Originally Posted by yukon254
. You have more wolves in Alberta because fewer are being taken out of the gene pool. Roads have little to do with it. My youngest daughter and her husband live in Alberta. Last winter they took 21 wolves. Most trappers won't do that anymore because they are a lot of work, and not worth much.



I don't know, but we have a lot of wolves, and your right they haven't been trapped and shot like they used to be, though they are pretty much shot on sight by most hunters nowadays. I think they have adapted in that they now don't fear people, vehicles, oil patch development, logging and such like they used to. Wolf populations are much higher in those areas than they ever were before the industrial development of these areas. They use roads mostly at night, they definitely have learned to use them as a primary method of hunting here.
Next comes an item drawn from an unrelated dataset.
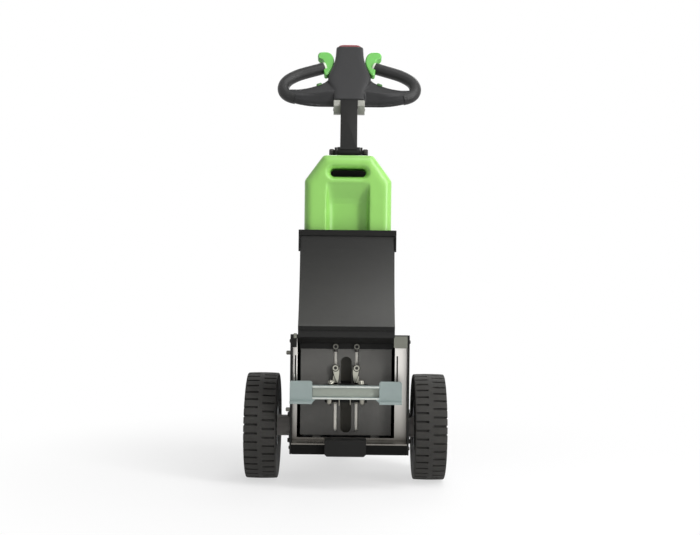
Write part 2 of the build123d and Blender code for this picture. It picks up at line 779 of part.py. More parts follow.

In the area I'm familiar with there are thousands of square miles of area where there are roads, cutlines, pipelines, gas plants, frac plants, pumpjacks, cutblocks, flarestacks, storage facilities, processing plants, etc, which are scattered everywhere, there is nowhere where your can get farther than a kilometer from any of this, it is far from a wilderness, more like a giant industrial park spread over hundreds of miles among the forest and swamps. Wolf populations are still growing, they are over capacity in this industrial habitat and it's dwindling ungulate food supply. They are spreading out of the foothills, colonizing and now not uncommon in the parkland farming areas.

If given a window wolves are very adaptable and becoming quite comfortable living around our backyards.